— start of Records provided —

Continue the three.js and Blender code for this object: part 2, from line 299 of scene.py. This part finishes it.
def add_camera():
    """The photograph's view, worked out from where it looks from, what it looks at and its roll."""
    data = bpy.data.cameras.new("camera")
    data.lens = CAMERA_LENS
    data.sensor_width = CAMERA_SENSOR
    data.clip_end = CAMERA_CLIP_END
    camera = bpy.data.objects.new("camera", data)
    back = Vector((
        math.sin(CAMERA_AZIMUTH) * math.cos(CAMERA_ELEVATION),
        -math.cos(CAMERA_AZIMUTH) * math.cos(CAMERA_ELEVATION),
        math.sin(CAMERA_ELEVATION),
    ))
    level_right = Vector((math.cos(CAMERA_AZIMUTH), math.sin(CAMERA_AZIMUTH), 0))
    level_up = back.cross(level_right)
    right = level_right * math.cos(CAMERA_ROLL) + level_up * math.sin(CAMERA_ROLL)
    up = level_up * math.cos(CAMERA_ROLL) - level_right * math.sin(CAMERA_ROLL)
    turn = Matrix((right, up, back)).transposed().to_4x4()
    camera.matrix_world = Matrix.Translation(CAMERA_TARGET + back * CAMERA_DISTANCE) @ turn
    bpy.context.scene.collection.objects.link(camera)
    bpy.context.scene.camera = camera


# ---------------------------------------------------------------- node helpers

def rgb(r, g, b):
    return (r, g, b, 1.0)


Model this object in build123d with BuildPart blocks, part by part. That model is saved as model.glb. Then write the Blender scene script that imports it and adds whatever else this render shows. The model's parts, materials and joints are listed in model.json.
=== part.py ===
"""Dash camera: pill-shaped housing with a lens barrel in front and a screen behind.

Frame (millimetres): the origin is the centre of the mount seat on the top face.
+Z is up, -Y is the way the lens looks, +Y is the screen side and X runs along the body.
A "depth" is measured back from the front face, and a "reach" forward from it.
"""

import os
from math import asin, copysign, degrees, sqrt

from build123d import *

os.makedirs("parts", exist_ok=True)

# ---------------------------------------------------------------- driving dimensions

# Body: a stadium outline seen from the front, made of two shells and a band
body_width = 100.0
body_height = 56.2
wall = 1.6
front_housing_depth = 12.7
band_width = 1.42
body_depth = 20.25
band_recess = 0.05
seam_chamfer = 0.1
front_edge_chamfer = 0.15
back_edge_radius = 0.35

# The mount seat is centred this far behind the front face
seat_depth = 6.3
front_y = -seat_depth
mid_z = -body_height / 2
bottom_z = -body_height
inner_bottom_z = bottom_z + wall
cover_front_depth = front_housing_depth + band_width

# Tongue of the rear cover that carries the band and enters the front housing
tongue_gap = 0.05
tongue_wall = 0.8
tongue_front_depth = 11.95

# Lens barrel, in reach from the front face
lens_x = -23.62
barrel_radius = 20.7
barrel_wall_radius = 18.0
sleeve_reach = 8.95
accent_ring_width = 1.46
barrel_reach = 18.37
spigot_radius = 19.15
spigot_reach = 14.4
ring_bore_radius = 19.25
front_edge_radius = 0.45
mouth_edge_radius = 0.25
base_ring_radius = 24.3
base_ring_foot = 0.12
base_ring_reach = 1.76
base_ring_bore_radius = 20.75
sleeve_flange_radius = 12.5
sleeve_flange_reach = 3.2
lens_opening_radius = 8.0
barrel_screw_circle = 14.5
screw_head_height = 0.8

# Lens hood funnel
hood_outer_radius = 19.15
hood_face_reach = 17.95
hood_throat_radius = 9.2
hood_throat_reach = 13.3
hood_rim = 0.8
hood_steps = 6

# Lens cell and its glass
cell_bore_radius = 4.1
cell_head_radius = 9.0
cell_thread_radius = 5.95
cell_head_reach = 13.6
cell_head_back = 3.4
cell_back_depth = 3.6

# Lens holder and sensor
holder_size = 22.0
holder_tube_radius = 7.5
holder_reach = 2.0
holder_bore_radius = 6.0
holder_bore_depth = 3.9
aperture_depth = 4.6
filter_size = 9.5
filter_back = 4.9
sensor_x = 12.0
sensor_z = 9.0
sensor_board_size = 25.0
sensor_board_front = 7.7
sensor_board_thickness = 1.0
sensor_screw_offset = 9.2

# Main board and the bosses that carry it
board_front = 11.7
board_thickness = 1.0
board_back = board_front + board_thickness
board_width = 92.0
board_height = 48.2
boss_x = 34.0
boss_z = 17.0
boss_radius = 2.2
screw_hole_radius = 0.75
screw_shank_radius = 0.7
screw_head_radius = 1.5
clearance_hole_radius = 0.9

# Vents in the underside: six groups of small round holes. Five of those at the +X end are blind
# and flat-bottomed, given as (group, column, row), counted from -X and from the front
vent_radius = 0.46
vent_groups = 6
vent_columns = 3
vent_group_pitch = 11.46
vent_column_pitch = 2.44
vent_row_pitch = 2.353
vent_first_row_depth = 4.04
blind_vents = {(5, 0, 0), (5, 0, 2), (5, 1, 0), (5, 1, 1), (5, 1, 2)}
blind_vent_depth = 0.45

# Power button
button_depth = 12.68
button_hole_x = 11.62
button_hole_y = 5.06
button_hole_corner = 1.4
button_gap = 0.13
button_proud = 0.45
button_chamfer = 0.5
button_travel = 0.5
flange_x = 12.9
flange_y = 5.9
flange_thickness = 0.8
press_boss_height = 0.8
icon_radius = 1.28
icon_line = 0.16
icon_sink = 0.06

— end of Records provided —
— start of Records provided —

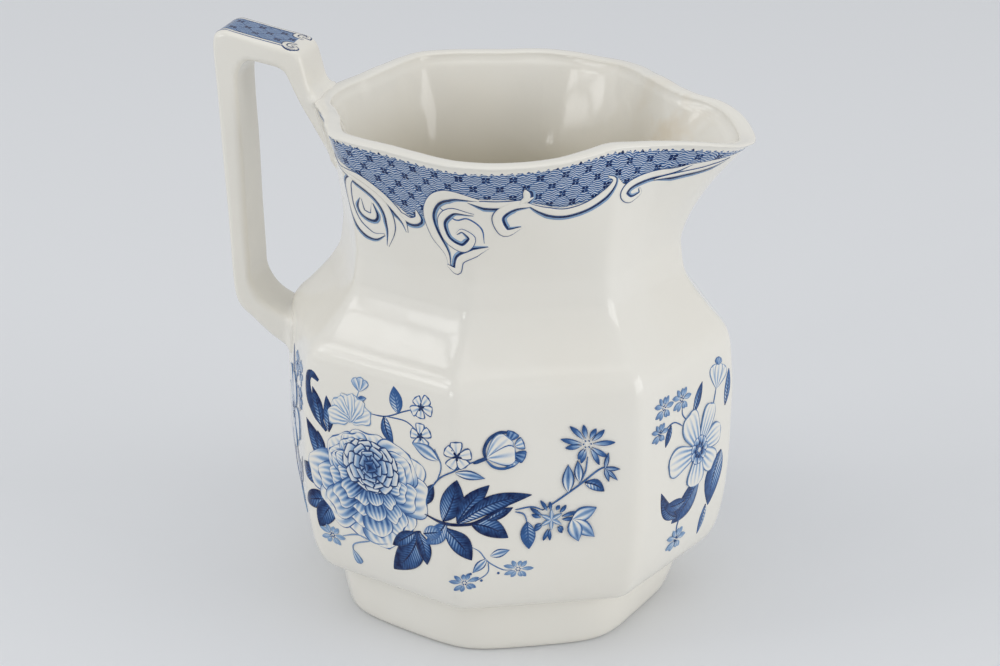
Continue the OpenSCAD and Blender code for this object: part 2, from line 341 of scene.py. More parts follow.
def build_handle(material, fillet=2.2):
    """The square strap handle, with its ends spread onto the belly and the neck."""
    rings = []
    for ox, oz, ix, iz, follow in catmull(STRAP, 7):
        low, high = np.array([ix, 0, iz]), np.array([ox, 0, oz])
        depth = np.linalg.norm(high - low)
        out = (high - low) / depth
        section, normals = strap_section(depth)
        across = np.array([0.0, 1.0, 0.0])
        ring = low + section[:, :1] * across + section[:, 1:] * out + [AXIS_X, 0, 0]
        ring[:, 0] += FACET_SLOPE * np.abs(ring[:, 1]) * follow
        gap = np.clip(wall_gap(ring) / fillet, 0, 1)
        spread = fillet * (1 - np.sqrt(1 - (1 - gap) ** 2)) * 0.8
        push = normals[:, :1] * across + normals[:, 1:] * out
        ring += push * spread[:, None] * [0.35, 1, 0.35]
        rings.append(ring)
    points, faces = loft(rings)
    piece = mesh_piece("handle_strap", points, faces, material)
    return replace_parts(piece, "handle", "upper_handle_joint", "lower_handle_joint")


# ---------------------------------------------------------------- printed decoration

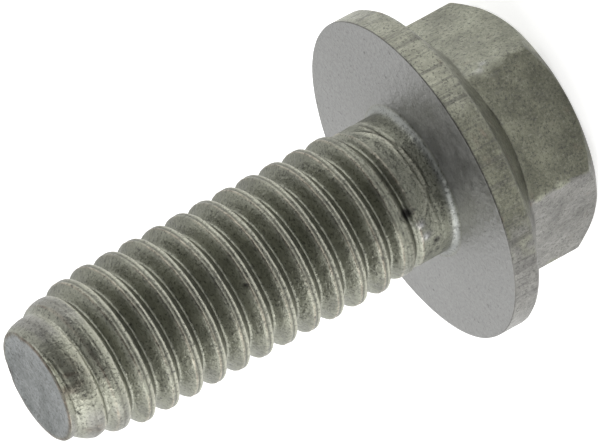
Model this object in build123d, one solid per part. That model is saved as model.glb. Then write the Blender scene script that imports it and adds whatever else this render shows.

— end of Records provided —

• Task prompt
The lines to quote run from the one containing "Continue the three.js" to the one containing "a screen behind.". Quote them exactly, with both of those lines, and nothing else.

• Answer for the task
Continue the three.js and Blender code for this object: part 2, from line 299 of scene.py. This part finishes it.
def add_camera():
    """The photograph's view, worked out from where it looks from, what it looks at and its roll."""
    data = bpy.data.cameras.new("camera")
    data.lens = CAMERA_LENS
    data.sensor_width = CAMERA_SENSOR
    data.clip_end = CAMERA_CLIP_END
    camera = bpy.data.objects.new("camera", data)
    back = Vector((
        math.sin(CAMERA_AZIMUTH) * math.cos(CAMERA_ELEVATION),
        -math.cos(CAMERA_AZIMUTH) * math.cos(CAMERA_ELEVATION),
        math.sin(CAMERA_ELEVATION),
    ))
    level_right = Vector((math.cos(CAMERA_AZIMUTH), math.sin(CAMERA_AZIMUTH), 0))
    level_up = back.cross(level_right)
    right = level_right * math.cos(CAMERA_ROLL) + level_up * math.sin(CAMERA_ROLL)
    up = level_up * math.cos(CAMERA_ROLL) - level_right * math.sin(CAMERA_ROLL)
    turn = Matrix((right, up, back)).transposed().to_4x4()
    camera.matrix_world = Matrix.Translation(CAMERA_TARGET + back * CAMERA_DISTANCE) @ turn
    bpy.context.scene.collection.objects.link(camera)
    bpy.context.scene.camera = camera


# ---------------------------------------------------------------- node helpers

def rgb(r, g, b):
    return (r, g, b, 1.0)


Model this object in build123d with BuildPart blocks, part by part. That model is saved as model.glb. Then write the Blender scene script that imports it and adds whatever else this render shows. The model's parts, materials and joints are listed in model.json.
=== part.py ===
"""Dash camera: pill-shaped housing with a lens barrel in front and a screen behind.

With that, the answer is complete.